---------- Data excerpt

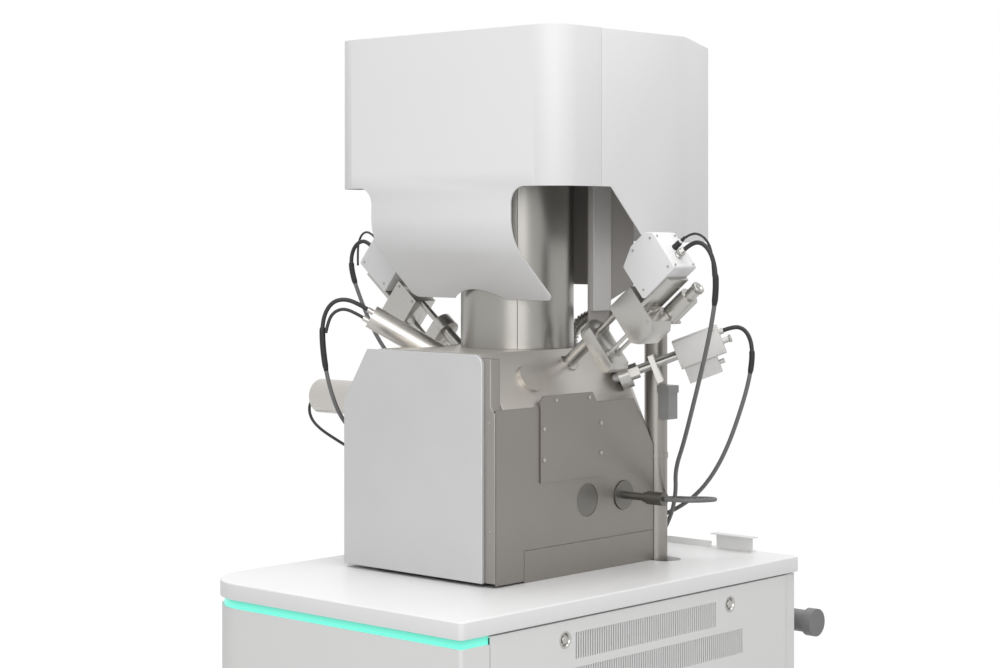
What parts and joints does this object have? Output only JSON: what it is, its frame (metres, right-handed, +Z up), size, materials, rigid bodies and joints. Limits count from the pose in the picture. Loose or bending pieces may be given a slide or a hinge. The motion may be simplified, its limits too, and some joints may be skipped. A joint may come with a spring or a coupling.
{
  "type": "scanning electron microscope",
  "caption": "Floor-standing scanning electron microscope: column and head over a specimen chamber with sliding door, tilting stage and angled detectors, on a vented cabinet.",
  "frame": {"origin": "on the floor under the middle of the machine's box, free cables left out", "axes": "+Z up, -Y towards the chamber door, +X to the right seen from the door"},
  "size_m": [1.0289, 1.144, 1.807],
  "materials": {
    "white_paint": "satin",
    "cabinet_paint": "satin",
    "light_strip": "glowing",
    "frame_paint": "matte",
    "dark_metal": "satin",
    "bumper_grey": "matte",
    "black_rubber": "matte",
    "chamber_metal": "satin",
    "cover_metal": "satin",
    "column_metal": "satin",
    "mast_metal": "satin",
    "door_metal": "satin",
    "fascia_silver": "satin",
    "bright_metal": "satin",
    "housing_white": "satin",
    "housing_grey": "satin",
    "grey_plastic": "satin",
    "cable_black": "satin",
    "cable_grey": "satin"
  },
  "bodies": {
    "base": {"levelling_feet": "dark_metal", "base_frame": "frame_paint", "tabletop": "white_paint", "front_panel": "cabinet_paint", "side_panels": "cabinet_paint", "rear_panel": "cabinet_paint", "status_light": "light_strip", "panel_fasteners": "bright_metal", "rear_bumper": "bumper_grey", "rear_trim": "bright_metal", "float_plate": "dark_metal", "air_springs": "black_rubber", "backing_pump": "frame_paint", "chamber_body": "chamber_metal", "side_cover_right": "cover_metal", "side_cover_left": "cover_metal", "access_plate": "cover_metal", "cover_screws": "bright_metal", "port_fittings": "bright_metal", "objective_lens": "bright_metal", "electron_column": "bright_metal", "column_cover_front": "column_metal", "column_cover_rear": "column_metal", "mast": "mast_metal", "cable_duct": "chamber_metal", "head_front_cover": "white_paint", "head_rear_cover": "white_paint", "vacuum_pipe": "bright_metal", "vacuum_hose": "black_rubber", "valve_box": "grey_plastic", "turbo_pump": "chamber_metal", "side_camera": "column_metal", "angled_detector": "bright_metal", "detector_holders": "bright_metal", "slant_holder": "bright_metal", "lead_right_a": "cable_black", "cable_right_a": "cable_grey", "cable_right_b": "cable_grey", "port_cable": "cable_grey", "lead_left_a": "cable_black", "cable_left_a": "cable_grey", "lead_left_b": "cable_black", "cable_left_b": "cable_grey", "camera_cable": "cable_black"},
    "door": {"door_plate": "door_metal", "door_fascia": "fascia_silver", "door_seal": "black_rubber", "door_rods": "bright_metal", "stage_bracket": "bright_metal"},
    "stage_tilt_arm": {"stage_cradle": "bright_metal"},
    "stage_height_plate": {"stage_lift": "bright_metal"},
    "stage_long_carriage": {"stage_long_slide": "dark_metal"},
    "stage_cross_carriage": {"stage_cross_slide": "bright_metal"},
    "stage_turntable": {"rotary_table": "bright_metal"},
    "detector_right": {"carriage_right": "bright_metal", "housing_right": "housing_white"},
    "detector_left": {"carriage_left": "bright_metal", "housing_left": "housing_white"},
    "detector_rear": {"slant_detector": "housing_grey"}
  },
  "joints": [
    {"name": "door_slide", "type": "slide", "parent": "base", "child": "door", "axis": [0, -1, 0], "range_m": [0, 0.29]},
    {"name": "stage_tilt", "type": "hinge", "parent": "door", "child": "stage_tilt_arm", "pos_m": [0, -0.04, 0.99], "axis": [0, 1, 0], "range_deg": [-20, 60]},
    {"name": "stage_height", "type": "slide", "parent": "stage_tilt_arm", "child": "stage_height_plate", "axis": [0, 0, 1], "range_m": [0, 0.06]},
    {"name": "stage_long", "type": "slide", "parent": "stage_height_plate", "child": "stage_long_carriage", "axis": [0, 1, 0], "range_m": [-0.035, 0.035]},
    {"name": "stage_cross", "type": "slide", "parent": "stage_long_carriage", "child": "stage_cross_carriage", "axis": [1, 0, 0], "range_m": [-0.03, 0.03]},
    {"name": "stage_turn", "type": "hinge", "parent": "stage_cross_carriage", "child": "stage_turntable", "pos_m": [0, 0.024, 0.925], "axis": [0, 0, 1], "continuous": true},
    {"name": "detector_right_slide", "type": "slide", "parent": "base", "child": "detector_right", "axis": [-0.7771, 0, -0.6293], "range_m": [0, 0.06], "deforming": ["lead_right_a", "cable_right_a"]},
    {"name": "detector_left_slide", "type": "slide", "parent": "base", "child": "detector_left", "axis": [0.7771, 0, -0.6293], "range_m": [0, 0.06], "deforming": ["lead_left_a", "cable_left_a"]},
    {"name": "detector_rear_slide", "type": "slide", "parent": "base", "child": "detector_rear", "axis": [0.7534, 0.5514, 0.3584], "range_m": [0, 0.05], "deforming": ["cable_right_b"]}
  ]
}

--------------------

• [What is needed] Go through the listing and print each line exactly as it appears.

• [Complete response]
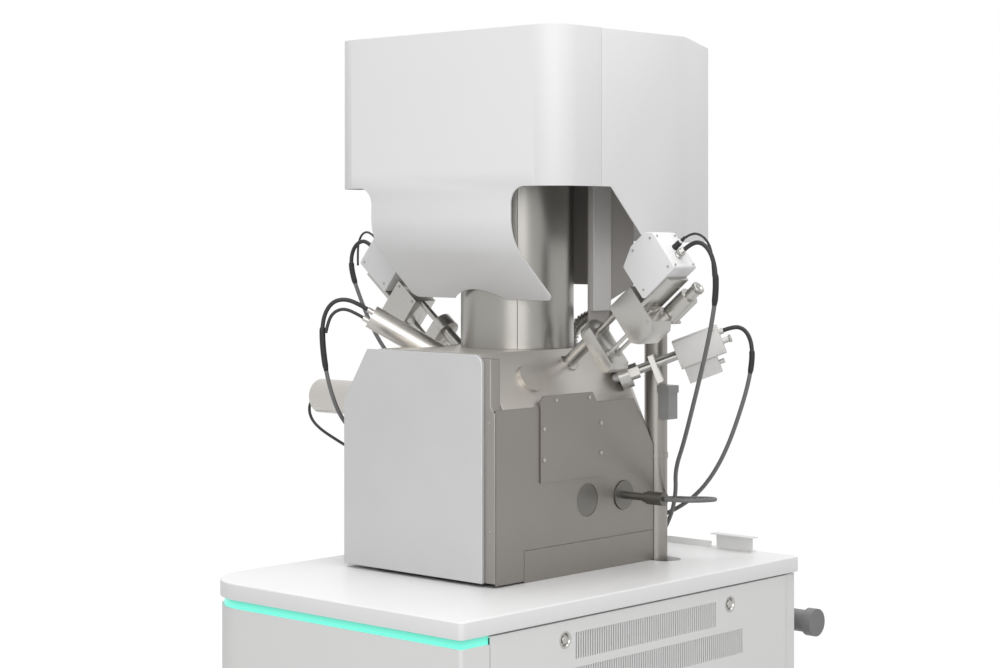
What parts and joints does this object have? Output only JSON: what it is, its frame (metres, right-handed, +Z up), size, materials, rigid bodies and joints. Limits count from the pose in the picture. Loose or bending pieces may be given a slide or a hinge. The motion may be simplified, its limits too, and some joints may be skipped. A joint may come with a spring or a coupling.
{
  "type": "scanning electron microscope",
  "caption": "Floor-standing scanning electron microscope: column and head over a specimen chamber with sliding door, tilting stage and angled detectors, on a vented cabinet.",
  "frame": {"origin": "on the floor under the middle of the machine's box, free cables left out", "axes": "+Z up, -Y towards the chamber door, +X to the right seen from the door"},
  "size_m": [1.0289, 1.144, 1.807],
  "materials": {
    "white_paint": "satin",
    "cabinet_paint": "satin",
    "light_strip": "glowing",
    "frame_paint": "matte",
    "dark_metal": "satin",
    "bumper_grey": "matte",
    "black_rubber": "matte",
    "chamber_metal": "satin",
    "cover_metal": "satin",
    "column_metal": "satin",
    "mast_metal": "satin",
    "door_metal": "satin",
    "fascia_silver": "satin",
    "bright_metal": "satin",
    "housing_white": "satin",
    "housing_grey": "satin",
    "grey_plastic": "satin",
    "cable_black": "satin",
    "cable_grey": "satin"
  },
  "bodies": {
    "base": {"levelling_feet": "dark_metal", "base_frame": "frame_paint", "tabletop": "white_paint", "front_panel": "cabinet_paint", "side_panels": "cabinet_paint", "rear_panel": "cabinet_paint", "status_light": "light_strip", "panel_fasteners": "bright_metal", "rear_bumper": "bumper_grey", "rear_trim": "bright_metal", "float_plate": "dark_metal", "air_springs": "black_rubber", "backing_pump": "frame_paint", "chamber_body": "chamber_metal", "side_cover_right": "cover_metal", "side_cover_left": "cover_metal", "access_plate": "cover_metal", "cover_screws": "bright_metal", "port_fittings": "bright_metal", "objective_lens": "bright_metal", "electron_column": "bright_metal", "column_cover_front": "column_metal", "column_cover_rear": "column_metal", "mast": "mast_metal", "cable_duct": "chamber_metal", "head_front_cover": "white_paint", "head_rear_cover": "white_paint", "vacuum_pipe": "bright_metal", "vacuum_hose": "black_rubber", "valve_box": "grey_plastic", "turbo_pump": "chamber_metal", "side_camera": "column_metal", "angled_detector": "bright_metal", "detector_holders": "bright_metal", "slant_holder": "bright_metal", "lead_right_a": "cable_black", "cable_right_a": "cable_grey", "cable_right_b": "cable_grey", "port_cable": "cable_grey", "lead_left_a": "cable_black", "cable_left_a": "cable_grey", "lead_left_b": "cable_black", "cable_left_b": "cable_grey", "camera_cable": "cable_black"},
    "door": {"door_plate": "door_metal", "door_fascia": "fascia_silver", "door_seal": "black_rubber", "door_rods": "bright_metal", "stage_bracket": "bright_metal"},
    "stage_tilt_arm": {"stage_cradle": "bright_metal"},
    "stage_height_plate": {"stage_lift": "bright_metal"},
    "stage_long_carriage": {"stage_long_slide": "dark_metal"},
    "stage_cross_carriage": {"stage_cross_slide": "bright_metal"},
    "stage_turntable": {"rotary_table": "bright_metal"},
    "detector_right": {"carriage_right": "bright_metal", "housing_right": "housing_white"},
    "detector_left": {"carriage_left": "bright_metal", "housing_left": "housing_white"},
    "detector_rear": {"slant_detector": "housing_grey"}
  },
  "joints": [
    {"name": "door_slide", "type": "slide", "parent": "base", "child": "door", "axis": [0, -1, 0], "range_m": [0, 0.29]},
    {"name": "stage_tilt", "type": "hinge", "parent": "door", "child": "stage_tilt_arm", "pos_m": [0, -0.04, 0.99], "axis": [0, 1, 0], "range_deg": [-20, 60]},
    {"name": "stage_height", "type": "slide", "parent": "stage_tilt_arm", "child": "stage_height_plate", "axis": [0, 0, 1], "range_m": [0, 0.06]},
    {"name": "stage_long", "type": "slide", "parent": "stage_height_plate", "child": "stage_long_carriage", "axis": [0, 1, 0], "range_m": [-0.035, 0.035]},
    {"name": "stage_cross", "type": "slide", "parent": "stage_long_carriage", "child": "stage_cross_carriage", "axis": [1, 0, 0], "range_m": [-0.03, 0.03]},
    {"name": "stage_turn", "type": "hinge", "parent": "stage_cross_carriage", "child": "stage_turntable", "pos_m": [0, 0.024, 0.925], "axis": [0, 0, 1], "continuous": true},
    {"name": "detector_right_slide", "type": "slide", "parent": "base", "child": "detector_right", "axis": [-0.7771, 0, -0.6293], "range_m": [0, 0.06], "deforming": ["lead_right_a", "cable_right_a"]},
    {"name": "detector_left_slide", "type": "slide", "parent": "base", "child": "detector_left", "axis": [0.7771, 0, -0.6293], "range_m": [0, 0.06], "deforming": ["lead_left_a", "cable_left_a"]},
    {"name": "detector_rear_slide", "type": "slide", "parent": "base", "child": "detector_rear", "axis": [0.7534, 0.5514, 0.3584], "range_m": [0, 0.05], "deforming": ["cable_right_b"]}
  ]
}